I’ve posted my forthcoming article, Congressional Subpoenas in Court, 98 N.C. L. Rev — (2020), on SSRN. Comments are welcome, and the abstract is here:
The ongoing political battles between President Trump and House Democrats have sparked substantial debates over the legislature’s authority to oversee the executive branch. The House has not been discouraged by Trump Administration resistance and has conducted several headline-making investigations. The judiciary has also been pulled into the fray through various lawsuits seeking to enforce House-issued subpoenas. Yet courts cannot address the validity of those subpoenas until they address a threshold question: Does Congress have standing to judicially enforce a subpoena against the executive branch?
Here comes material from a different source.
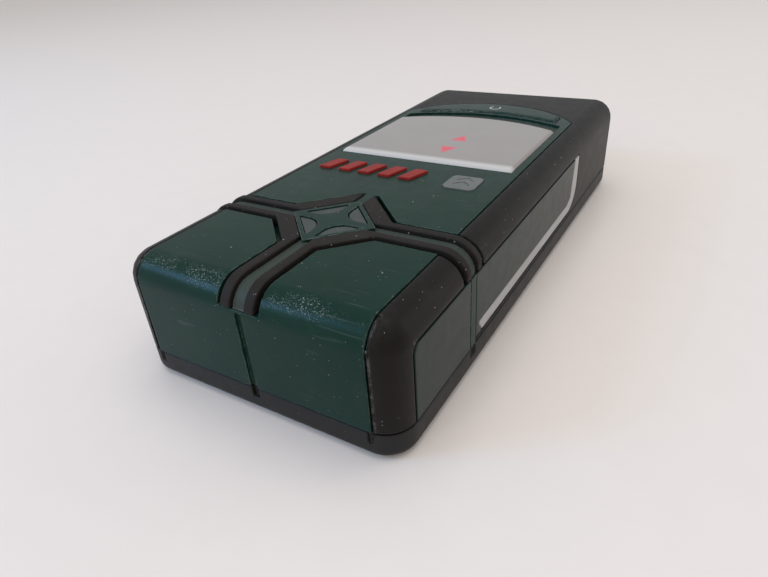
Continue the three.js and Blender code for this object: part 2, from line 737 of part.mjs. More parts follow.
function makeGasket() {
  const high = ROOF_Z - CHIP_GAP;
  return lcdBlock(0, high - GASKET.thick, high).subtract(lcdBlock(-GASKET.width, 0, HEIGHT));
}

// ---- key and its switch ----

function makeKey() {
  const high = ROOF_Z - CHIP_GAP;
  const low = high - KEY_FLANGE;
  const cap = prismZ(keyShape(0), low, KEY_TOP_Z - KEY_CROWN_STEP, ARC_STEPS);
  const crown = prismZ(keyShape(KEY_CROWN_STEP), low, KEY_TOP_Z, ARC_STEPS);
  const flange = prismZ(keyShape(-KEY_FLANGE_REACH), low, high, ARC_STEPS);
  const stem = cylinder(0, KEY_Y, SWITCH.half, 0, HEIGHT);
  const hollow = prismZ(keyShape(KEY_SHELL), low - 1, ROOF_Z + KEY_SHELL, ARC_STEPS).subtract(stem);
  return union(cap, crown, flange).subtract(hollow);
}

function makeSwitch() {
  const { half, topZ, bore, floor } = SWITCH;
  const low = KEY_BOARD.z + KEY_BOARD.thick + CHIP_GAP;
  const body = block(-half, half, KEY_Y - half, KEY_Y + half, low, topZ);
  return body.subtract(cylinder(0, KEY_Y, bore, low + floor, topZ + 1));
}

// ---- electronics ----

function makeMainBoard() {
  const { halfX, y0, y1, corner } = BOARD;
  const board = prismZ(roundedRectangle(-halfX, halfX, y0, y1, corner), BOARD_Z, BOARD_TOP);
  return board.subtract(screwBosses(0, HEIGHT, BOSS_RADIUS + BOSS_ROOM));
}

function ring(innerRadius, outerRadius, low, high, segments = 36) {
  const profile = [
    new THREE.Vector2(innerRadius, low),
    new THREE.Vector2(outerRadius, low),
    new THREE.Vector2(outerRadius, high),
    new THREE.Vector2(innerRadius, high),
    new THREE.Vector2(innerRadius, low),
  ];
  const geometry = new THREE.LatheGeometry(profile, segments);
  return solid(geometry.rotateX(Math.PI / 2).translate(0, SENSOR_Y, 0));
}

function makeBobbin() {
  const { hole, hub, wall, wallEnd, flange, height, plate } = BOBBIN;
  const top = COIL_Z + height;
  const spool = union(
    ring(hole, flange, COIL_Z, COIL_Z + plate),
    ring(hole, flange, top - plate, top),
    ring(hole, hub, COIL_Z, top),
    ring(wall, wallEnd, COIL_Z, top),
  );
  // The wire slot, which lets both windings' ends out through the upper flange.
  return spool.subtract(block(hub + 1, flange + 1, SENSOR_Y - 1, SENSOR_Y + 1, top - plate - 0.1, top + 1));
}

function makeWinding(inner, outerRadius) {
  const { clear, low, high } = WINDING;
  return ring(inner + clear, outerRadius - clear, COIL_Z + low, COIL_Z + high);
}

function makeBattery() {
  const { length, width, height, x, y, z } = BATTERY;
  const body = prismZ(
    roundedRectangle(x - length / 2, x + length / 2, y - width / 2, y + width / 2, 2),
    z,
    z + height,
    4,
  );
  const middle = x + length / 2 + TERMINAL.length / 2 - TERMINAL.sink;
  const terminals = [TERMINAL.large, TERMINAL.small].map((radius, i) => {
    const geometry = new THREE.CylinderGeometry(radius, radius, TERMINAL.length, 16);
    const offset = i ? TERMINAL.offset : -TERMINAL.offset;
    return solid(geometry.rotateZ(Math.PI / 2).translate(middle, y + offset, z + height / 2));
  });
  return union(body, ...terminals);
}

function makeSnap() {
  const { length, width, height, x, y, z } = BATTERY;
  const face = x + length / 2 + TERMINAL.length - TERMINAL.sink + SNAP.gap;
  const middle = z + height / 2;
  const halfY = width / 2 - SNAP.margin;
  const [low, high] = [middle - SNAP.halfHeight, middle + SNAP.halfHeight];
  return block(face, face + SNAP.thick, y - halfY, y + halfY, low, high);
}

// An insulated lead along the right wall, from the snap forward to the board.
function makeLead(offset) {
  const points = [
    [24.1, fromNose(115.4), 10.4 - offset * 2],
    [24.1, fromNose(111), 10.4 - offset * 2],
    [22.6 - offset * 0.4, fromNose(108), 10.6 - offset * 1.8],
    [19.6 + offset * 0.4, fromNose(103), 11.6 - offset * 1.2],
    [17 + offset * 1.4, fromNose(97.2), 13.6],
  ];
  const path = new THREE.CatmullRomCurve3(points.map((p) => new THREE.Vector3(...p)));
  const shape = new THREE.Shape();
  shape.absarc(0, 0, LEAD_RADIUS, 0, 2 * Math.PI);
  const options = { steps: 24, bevelEnabled: false, extrudePath: path, curveSegments: 4 };
  return solid(new THREE.ExtrudeGeometry(shape, options));
}

function makeScrew([x, y]) {
  const high = SCREW.seatZ - CHIP_GAP;
  const low = high - SCREW.headHeight;
  const drive = [Math.PI / 4, -Math.PI / 4].map((turn) => {
    const slot = new THREE.BoxGeometry(DRIVE.length, DRIVE.width, DRIVE.depth);
    return solid(slot.rotateZ(turn).translate(x, y, low));
  });
  return cylinder(x, y, SCREW.head, low, high, 20)
    .add(cylinder(x, y, SCREW.shank, low + OVERLAP, SCREW.tipZ, 12))
    .subtract(union(...drive));
}

function makeBuzzer() {
  const { x, y, radius, height, hole } = BUZZER;
  const can = cylinder(x, y, radius, CHIP_Z, CHIP_Z + height, 32);
  return can.subtract(cylinder(x, y, hole, CHIP_Z + height / 2, CHIP_Z + height + 1, 12));
}

// Drops the empty slivers, or the strip beyond a cut, that a boolean leaves beside the piece itself.
function largest(shape) {
  const bodies = shape.decompose();
  return bodies.reduce((best, body) => (body.volume() > best.volume() ? body : best)).simplify(TINY);
}

// ---- materials ----

function material(color, roughness, metalness = 0) {
  return new THREE.MeshStandardMaterial({ color, roughness, metalness });
}

const MATERIALS = {
  green: material(0x1f3d33, 0.45),
  black: material(0x24262a, 0.6),
  rubber: material(0x2c2927, 0.85),
  panel: material(0x4a4f4c, 0.5),
  trim: material(0xb4b6b3, 0.35),
  petal: material(0x77787a, 0.5),
  red: material(0xb3252b, 0.4),
  badge: material(0x8b9290, 0.4, 0.3),
  lens: material(0xd8dbd8, 0.1),
  silver: material(0xc3c4c1, 0.5),
  foam: material(0x1c1c1c, 0.95),
  board: material(0x14532d, 0.55),
  chip: material(0x18181a, 0.5),
  copper: material(0xb5632c, 0.35, 0.9),
  tin: material(0xb9bcc0, 0.3, 0.9),
  bobbin: material(0xd9d2bd, 0.6),
  felt: material(0x303134, 1),
  cell: material(0x2b2f45, 0.4, 0.3),
  leadRed: material(0xa11f1f, 0.5),
  leadBlack: material(0x151515, 0.5),
};

const detector = new THREE.Group();

function add(name, shape, kind) {
  const { numProp, vertProperties, triVerts } = shape.translate([0, 0, -TABLE_Z]).getMesh();
  const positions = new Float32Array((vertProperties.length / numProp) * 3);
  for (let i = 0; i < positions.length / 3; i += 1) {
    positions.set(vertProperties.subarray(i * numProp, i * numProp + 3), i * 3);
  }
  const geometry = new THREE.BufferGeometry();
  geometry.setAttribute("position", new THREE.BufferAttribute(positions, 3));
  geometry.setIndex(new THREE.BufferAttribute(triVerts, 1));
  const mesh = new THREE.Mesh(geometry, MATERIALS[kind]);
  mesh.name = name;
  detector.add(mesh);
}

const SIDES = [
  ["left", -1],
  ["right", 1],
];

// Housing and skin.
add("base_tray", makeBaseTray(), "black");
add("top_shell", largest(makeTopShell()), "green");
add("rubber_surround", skin.intersect(surroundZone(EDGE_GAP)), "rubber");
for (const [word, side] of SIDES) {
  add(`rubber_corner_${word}`, makeCorner(side), "rubber");
  add(`side_panel_front_${word}`, skin.intersect(frontPanelZone(side, EDGE_GAP)), "panel");
  const rear = skin.intersect(rearPanelZone(side, EDGE_GAP));
  add(`side_panel_rear_${word}`, largest(rear.subtract(trimZone(side, EDGE_GAP))), "panel");
  add(`side_trim_${word}`, rear.intersect(trimZone(side, 0)), "trim");
}
const inlays = makeInlays();
["front_left", "front_right", "rear_left", "rear_right"].forEach((word, i) => {
  add(`groove_inlay_${word}`, inlays[i], "rubber");
});
add("signal_light_guide", makeLightGuide(), "petal");
ACCENTS.forEach((x, i) => {
  const bar = accentBar(x, 0, HEIGHT - ACCENT.sink, HEIGHT + ACCENT.rise);
  add(`accent_bar_${i + 1}`, bar, "red");
});
add("badge_plate", makeBadge(), "badge");

// Display, from the outside in.
const lcdTop = ROOF_Z - 0.8;
const lightTop = lcdTop - LCD.thick - CHIP_GAP;
add("display_lens", makeLens(), "lens");
add("display_mask", makeMask(), "silver");
add("display_gasket", makeGasket(), "foam");
add("lcd_glass", lcdBlock(0, lcdTop - LCD.thick, lcdTop), "silver");
add("lcd_backlight", lcdBlock(-0.5, lightTop - LCD.light, lightTop), "lens");
add("lcd_connector", block(-17, 17, LCD.y0 - 3.2, LCD.y0 - 0.8, CHIP_Z, ROOF_Z - 1.2), "foam");

// Power key and its switch.
add("power_key", largest(makeKey()), "green");
const keyBoardTop = KEY_BOARD.z + KEY_BOARD.thick;
const keyBoardY = [KEY_Y - KEY_BOARD.halfY, KEY_Y + KEY_BOARD.halfY];
add("key_board", block(-KEY_BOARD.halfX, KEY_BOARD.halfX, ...keyBoardY, KEY_BOARD.z, keyBoardTop), "board");
add("key_switch", makeSwitch(), "chip");
const plungerLow = SWITCH.topZ - SWITCH.foot;
add("key_switch_plunger", cylinder(0, KEY_Y, SWITCH.plunger, plungerLow, SWITCH.plungerTopZ), "trim");

// Battery, its cover and its leads.
add("battery_door", makeBatteryDoor(), "black");
add("battery_9v", makeBattery(), "cell");
add("battery_snap", makeSnap(), "leadBlack");
add("battery_lead_red", makeLead(1), "leadRed");
add("battery_lead_black", makeLead(-1), "leadBlack");
add("battery_connector", block(14, 20, fromNose(92), fromNose(96.8), 11.6, BOARD_Z - CHIP_GAP), "silver");

// Boards and what is soldered on them.
const sensorBoardZ = COIL_Z + BOBBIN.height + PARTING_GAP;
const sensorBoardTop = sensorBoardZ + SENSOR_BOARD_THICK;
const sensorArea = [-SENSOR_HALF_X, SENSOR_HALF_X, SENSOR_Y - SENSOR_HALF_Y, SENSOR_Y + SENSOR_HALF_Y];
const headerY = SENSOR_Y + 12;
const headerZ = [sensorBoardTop + CHIP_GAP, BOARD_Z - CHIP_GAP];
add("main_board", makeMainBoard(), "board");
add("sensor_board", block(...sensorArea, sensorBoardZ, sensorBoardTop), "board");
add("board_header", block(-8, 8, headerY, headerY + 2.5, ...headerZ), "chip");
add("microcontroller", block(-17, -7, fromNose(54), fromNose(64), CHIP_Z, CHIP_Z + 1.4), "chip");
add("buzzer", makeBuzzer(), "chip");
const crystal = roundedRectangle(-4, 6, fromNose(50), fromNose(54), 1.9);
add("quartz_crystal", prismZ(crystal, CHIP_Z, CHIP_Z + 3.3), "tin");
[-20, 20].forEach((x, i) => {
  add(`capacitor_${i + 1}`, cylinder(x, fromNose(48), 2.5, CHIP_Z, CHIP_Z + 5.1, 20), "tin");
});
add("signal_led", block(-1.6, 1.6, SENSOR_Y - 1.4, SENSOR_Y + 1.4, CHIP_Z, CHIP_Z + 1.7), "lens");

// Sensor.
add("coil_bobbin", makeBobbin(), "bobbin");
add("inner_coil", makeWinding(BOBBIN.hub, BOBBIN.wall), "copper");
add("outer_coil", makeWinding(BOBBIN.wallEnd, BOBBIN.flange - WINDING.clear), "copper");
add("capacitive_plate", block(...sensorArea, FLOOR_Z + 0.3, FLOOR_Z + 0.7), "copper");

// Fixings and feet.
SCREWS.forEach((place, i) => add(`housing_screw_${i + 1}`, makeScrew(place), "tin"));
PADS.forEach(([x, y], i) => {
  add(`glide_pad_${i + 1}`, cylinder(x, y, PAD_RADIUS, TABLE_Z, TABLE_Z + PAD_THICK, 24), "felt");
});

export default detector;
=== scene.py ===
"""Looks for a hand-held wall detector (stud finder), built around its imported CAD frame.

Metres, +Z up, +Y from the sensor nose to the display end.
"""

import json
import math

import bpy
from mathutils import Matrix, Vector


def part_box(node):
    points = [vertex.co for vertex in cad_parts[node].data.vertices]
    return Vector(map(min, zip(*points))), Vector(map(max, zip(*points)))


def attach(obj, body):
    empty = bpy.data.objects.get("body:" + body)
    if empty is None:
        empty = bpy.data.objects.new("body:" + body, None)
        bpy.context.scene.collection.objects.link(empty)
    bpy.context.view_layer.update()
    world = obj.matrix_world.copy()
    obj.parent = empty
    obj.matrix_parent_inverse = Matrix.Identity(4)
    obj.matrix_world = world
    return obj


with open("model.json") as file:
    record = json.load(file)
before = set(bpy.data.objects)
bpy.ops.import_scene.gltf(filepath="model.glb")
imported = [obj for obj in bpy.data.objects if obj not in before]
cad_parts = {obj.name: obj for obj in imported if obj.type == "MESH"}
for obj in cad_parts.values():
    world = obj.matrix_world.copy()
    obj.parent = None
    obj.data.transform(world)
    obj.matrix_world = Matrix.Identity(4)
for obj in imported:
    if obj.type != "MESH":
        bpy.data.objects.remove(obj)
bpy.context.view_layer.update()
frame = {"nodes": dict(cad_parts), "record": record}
nodes = frame["nodes"]
MM = 0.001

# Where dust settles on the green shell, in mm: on floors between these two heights, below the top face, and
# in the channel between the rubber ridges where it runs over the rounded edges.
SUNK_FLOORS = (26.9, 27.95)
SENSOR_Y = (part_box("coil_bobbin")[0][1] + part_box("coil_bobbin")[1][1]) / 2 / MM
CHANNEL_HALF = 1.5
CHANNEL_END_Z = 23.7
NOSE_ROUNDING_Y = -67.7
SIDE_ROUNDING_X = 26.3
SIDE_DUST_Z = 22.5

# Sizes of the marks on the mouldings, in mm.
TONE_PATCHES = 9  # patches of slightly different colour
GLOSS_PATCHES = 3
SCRATCH_WIDTH = 0.5
SCRATCH_PATCHES = 14
EDGE_PATCHES = 1.6
# patches of the painted glints on the grain's peaks along the nose's rounding
GLINT_PATCHES = 5
DUST_PATCHES = 5
DUST_SPACING = 0.9
FINE_DUST_SPACING = 0.45
DUST_HEIGHT = 0.02
SPECK_SMALLEST = 0.05  # radius of the smallest speck, as a share of the spacing
SPECK_SPREAD = 0.16  # how much more the largest one has

# Noise runs from 0 to 1 and is mostly near 0.5. A ramp between two of its values makes patches of it.
SOFT_PATCHES = (0.3, 0.7)
PATCHES = (0.38, 0.62)
SCARCE_PATCHES = (0.45, 0.7)
FILM_PATCHES = (0.5, 0.8)
GRAIN_PEAKS = (0.56, 0.66)
SCRATCH_LINES = (0.66, 0.72)
WEAR_AND_HIGHLIGHT_TURN = (0.02, 0.16)  # how sharply an edge turns where the pale edges (chipping, and the painted highlight on the rubber) start and are full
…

The Supreme Court has never held that Congress, its houses, or its members enjoy standing to sue the executive branch, whether through a subpoena or otherwise. Raines v. Byrd rebuffs most congressional lawsuits initiated by individual legislators, but the Court has not formally rejected lawsuits initiated by the House or Senate. For those, the Court has vaguely warned that separation of powers problems would arise, saying little else.
This Article, prepared for the North Carolina Law Review Symposium, Exploring Legal Ethics in the Era of Trump, wrestles with the complex standing issues that arise when the legislature sues the executive. It shows that under one key conceptual approach – and possibly the one that the Supreme Court will adopt – Congress can never sue the executive branch to enforce a subpoena.